--- START OF PROVIDED DATA ---

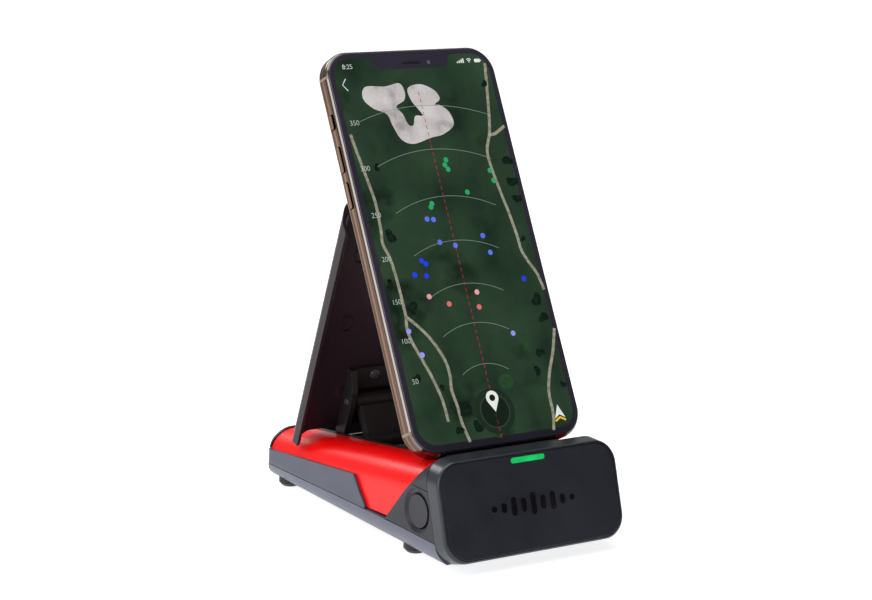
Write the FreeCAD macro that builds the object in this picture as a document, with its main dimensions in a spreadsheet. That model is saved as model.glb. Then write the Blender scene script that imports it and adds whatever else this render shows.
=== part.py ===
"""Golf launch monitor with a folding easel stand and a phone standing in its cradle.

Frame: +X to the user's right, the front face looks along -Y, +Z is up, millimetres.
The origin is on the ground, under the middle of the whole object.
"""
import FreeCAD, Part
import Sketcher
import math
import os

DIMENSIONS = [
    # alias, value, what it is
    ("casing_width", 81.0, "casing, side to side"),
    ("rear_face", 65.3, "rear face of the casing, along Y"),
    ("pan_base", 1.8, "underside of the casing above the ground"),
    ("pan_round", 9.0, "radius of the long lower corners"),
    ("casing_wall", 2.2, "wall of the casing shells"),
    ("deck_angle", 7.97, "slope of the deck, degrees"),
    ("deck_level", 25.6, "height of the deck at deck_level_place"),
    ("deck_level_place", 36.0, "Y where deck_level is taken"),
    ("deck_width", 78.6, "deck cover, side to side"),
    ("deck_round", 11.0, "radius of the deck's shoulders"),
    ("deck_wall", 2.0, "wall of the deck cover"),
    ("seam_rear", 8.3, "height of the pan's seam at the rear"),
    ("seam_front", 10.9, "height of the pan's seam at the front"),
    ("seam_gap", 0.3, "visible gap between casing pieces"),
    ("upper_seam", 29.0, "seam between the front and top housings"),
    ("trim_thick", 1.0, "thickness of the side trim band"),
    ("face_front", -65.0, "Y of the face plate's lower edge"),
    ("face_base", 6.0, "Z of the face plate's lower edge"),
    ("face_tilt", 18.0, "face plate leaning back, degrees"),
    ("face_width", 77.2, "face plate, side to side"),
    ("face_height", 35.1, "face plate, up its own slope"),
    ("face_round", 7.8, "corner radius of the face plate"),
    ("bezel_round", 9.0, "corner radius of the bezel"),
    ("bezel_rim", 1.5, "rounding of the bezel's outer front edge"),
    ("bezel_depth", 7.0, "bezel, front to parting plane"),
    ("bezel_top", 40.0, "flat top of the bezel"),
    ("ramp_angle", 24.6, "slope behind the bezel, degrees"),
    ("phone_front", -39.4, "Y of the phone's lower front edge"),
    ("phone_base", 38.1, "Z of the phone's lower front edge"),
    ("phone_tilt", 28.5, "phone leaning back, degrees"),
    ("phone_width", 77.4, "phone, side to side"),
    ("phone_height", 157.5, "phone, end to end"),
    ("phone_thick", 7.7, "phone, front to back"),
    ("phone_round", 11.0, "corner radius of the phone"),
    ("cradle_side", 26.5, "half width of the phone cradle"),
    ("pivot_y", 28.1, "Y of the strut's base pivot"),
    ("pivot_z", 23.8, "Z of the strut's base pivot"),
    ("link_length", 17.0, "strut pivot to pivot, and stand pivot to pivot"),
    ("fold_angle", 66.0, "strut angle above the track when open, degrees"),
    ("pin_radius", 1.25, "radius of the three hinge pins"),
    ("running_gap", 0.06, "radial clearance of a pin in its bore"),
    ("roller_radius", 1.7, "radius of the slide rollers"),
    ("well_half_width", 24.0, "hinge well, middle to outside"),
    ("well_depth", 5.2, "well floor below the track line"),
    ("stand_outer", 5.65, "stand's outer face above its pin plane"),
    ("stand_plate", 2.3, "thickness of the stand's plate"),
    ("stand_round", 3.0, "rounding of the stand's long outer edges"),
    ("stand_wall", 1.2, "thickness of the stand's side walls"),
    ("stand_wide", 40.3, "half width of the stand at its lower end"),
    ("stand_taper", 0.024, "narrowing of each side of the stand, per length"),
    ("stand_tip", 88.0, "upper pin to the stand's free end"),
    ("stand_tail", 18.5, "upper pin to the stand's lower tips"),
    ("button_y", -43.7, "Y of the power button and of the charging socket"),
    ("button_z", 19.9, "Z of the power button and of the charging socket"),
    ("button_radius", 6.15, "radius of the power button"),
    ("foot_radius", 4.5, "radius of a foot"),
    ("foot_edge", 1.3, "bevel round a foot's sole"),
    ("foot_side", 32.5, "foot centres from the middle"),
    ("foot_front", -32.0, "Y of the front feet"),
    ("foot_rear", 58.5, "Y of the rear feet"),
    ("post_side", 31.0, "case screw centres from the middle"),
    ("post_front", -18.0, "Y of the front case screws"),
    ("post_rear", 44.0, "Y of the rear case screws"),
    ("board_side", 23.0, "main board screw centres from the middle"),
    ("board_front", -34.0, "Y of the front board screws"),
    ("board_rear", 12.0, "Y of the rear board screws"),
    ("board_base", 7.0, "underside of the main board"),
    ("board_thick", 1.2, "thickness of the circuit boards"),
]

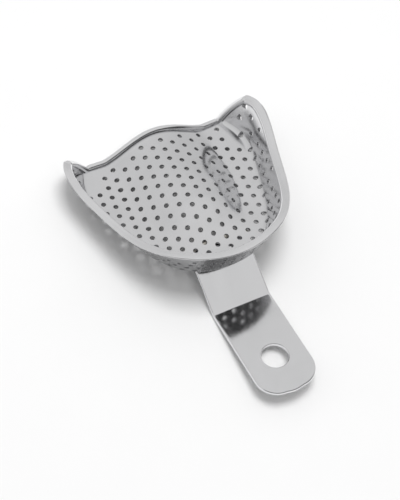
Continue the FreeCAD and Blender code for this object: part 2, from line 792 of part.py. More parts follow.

--- END OF PROVIDED DATA ---

Reproduce the records word for word.

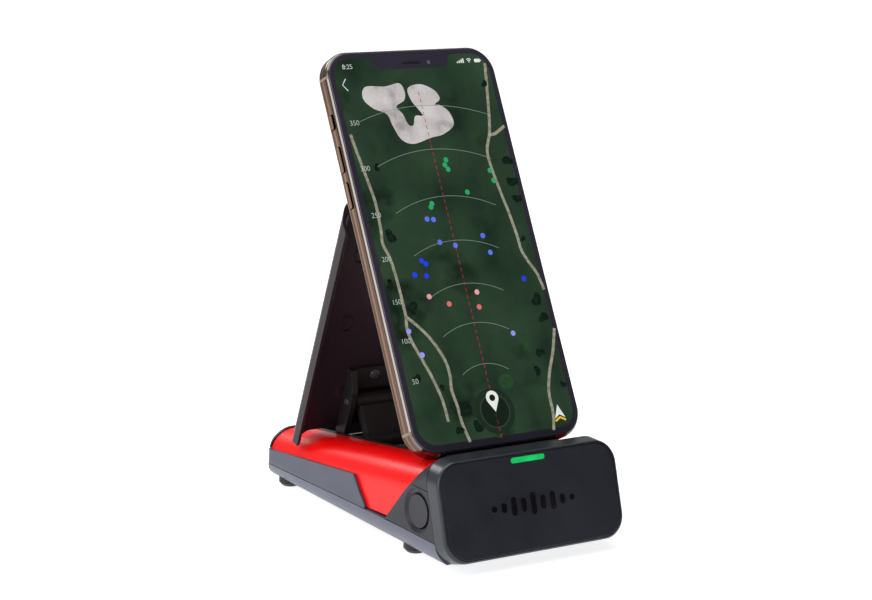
Write the FreeCAD macro that builds the object in this picture as a document, with its main dimensions in a spreadsheet. That model is saved as model.glb. Then write the Blender scene script that imports it and adds whatever else this render shows.
=== part.py ===
"""Golf launch monitor with a folding easel stand and a phone standing in its cradle.

Frame: +X to the user's right, the front face looks along -Y, +Z is up, millimetres.
The origin is on the ground, under the middle of the whole object.
"""
import FreeCAD, Part
import Sketcher
import math
import os

DIMENSIONS = [
    # alias, value, what it is
    ("casing_width", 81.0, "casing, side to side"),
    ("rear_face", 65.3, "rear face of the casing, along Y"),
    ("pan_base", 1.8, "underside of the casing above the ground"),
    ("pan_round", 9.0, "radius of the long lower corners"),
    ("casing_wall", 2.2, "wall of the casing shells"),
    ("deck_angle", 7.97, "slope of the deck, degrees"),
    ("deck_level", 25.6, "height of the deck at deck_level_place"),
    ("deck_level_place", 36.0, "Y where deck_level is taken"),
    ("deck_width", 78.6, "deck cover, side to side"),
    ("deck_round", 11.0, "radius of the deck's shoulders"),
    ("deck_wall", 2.0, "wall of the deck cover"),
    ("seam_rear", 8.3, "height of the pan's seam at the rear"),
    ("seam_front", 10.9, "height of the pan's seam at the front"),
    ("seam_gap", 0.3, "visible gap between casing pieces"),
    ("upper_seam", 29.0, "seam between the front and top housings"),
    ("trim_thick", 1.0, "thickness of the side trim band"),
    ("face_front", -65.0, "Y of the face plate's lower edge"),
    ("face_base", 6.0, "Z of the face plate's lower edge"),
    ("face_tilt", 18.0, "face plate leaning back, degrees"),
    ("face_width", 77.2, "face plate, side to side"),
    ("face_height", 35.1, "face plate, up its own slope"),
    ("face_round", 7.8, "corner radius of the face plate"),
    ("bezel_round", 9.0, "corner radius of the bezel"),
    ("bezel_rim", 1.5, "rounding of the bezel's outer front edge"),
    ("bezel_depth", 7.0, "bezel, front to parting plane"),
    ("bezel_top", 40.0, "flat top of the bezel"),
    ("ramp_angle", 24.6, "slope behind the bezel, degrees"),
    ("phone_front", -39.4, "Y of the phone's lower front edge"),
    ("phone_base", 38.1, "Z of the phone's lower front edge"),
    ("phone_tilt", 28.5, "phone leaning back, degrees"),
    ("phone_width", 77.4, "phone, side to side"),
    ("phone_height", 157.5, "phone, end to end"),
    ("phone_thick", 7.7, "phone, front to back"),
    ("phone_round", 11.0, "corner radius of the phone"),
    ("cradle_side", 26.5, "half width of the phone cradle"),
    ("pivot_y", 28.1, "Y of the strut's base pivot"),
    ("pivot_z", 23.8, "Z of the strut's base pivot"),
    ("link_length", 17.0, "strut pivot to pivot, and stand pivot to pivot"),
    ("fold_angle", 66.0, "strut angle above the track when open, degrees"),
    ("pin_radius", 1.25, "radius of the three hinge pins"),
    ("running_gap", 0.06, "radial clearance of a pin in its bore"),
    ("roller_radius", 1.7, "radius of the slide rollers"),
    ("well_half_width", 24.0, "hinge well, middle to outside"),
    ("well_depth", 5.2, "well floor below the track line"),
    ("stand_outer", 5.65, "stand's outer face above its pin plane"),
    ("stand_plate", 2.3, "thickness of the stand's plate"),
    ("stand_round", 3.0, "rounding of the stand's long outer edges"),
    ("stand_wall", 1.2, "thickness of the stand's side walls"),
    ("stand_wide", 40.3, "half width of the stand at its lower end"),
    ("stand_taper", 0.024, "narrowing of each side of the stand, per length"),
    ("stand_tip", 88.0, "upper pin to the stand's free end"),
    ("stand_tail", 18.5, "upper pin to the stand's lower tips"),
    ("button_y", -43.7, "Y of the power button and of the charging socket"),
    ("button_z", 19.9, "Z of the power button and of the charging socket"),
    ("button_radius", 6.15, "radius of the power button"),
    ("foot_radius", 4.5, "radius of a foot"),
    ("foot_edge", 1.3, "bevel round a foot's sole"),
    ("foot_side", 32.5, "foot centres from the middle"),
    ("foot_front", -32.0, "Y of the front feet"),
    ("foot_rear", 58.5, "Y of the rear feet"),
    ("post_side", 31.0, "case screw centres from the middle"),
    ("post_front", -18.0, "Y of the front case screws"),
    ("post_rear", 44.0, "Y of the rear case screws"),
    ("board_side", 23.0, "main board screw centres from the middle"),
    ("board_front", -34.0, "Y of the front board screws"),
    ("board_rear", 12.0, "Y of the rear board screws"),
    ("board_base", 7.0, "underside of the main board"),
    ("board_thick", 1.2, "thickness of the circuit boards"),
]

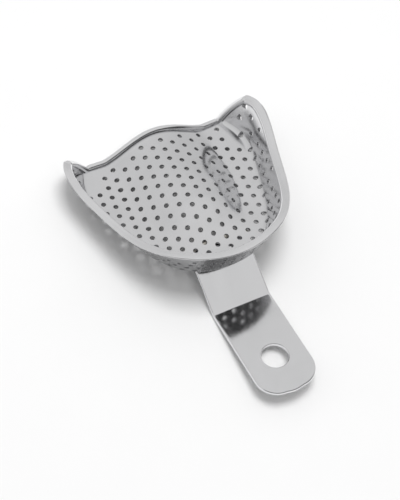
Continue the FreeCAD and Blender code for this object: part 2, from line 792 of part.py. More parts follow.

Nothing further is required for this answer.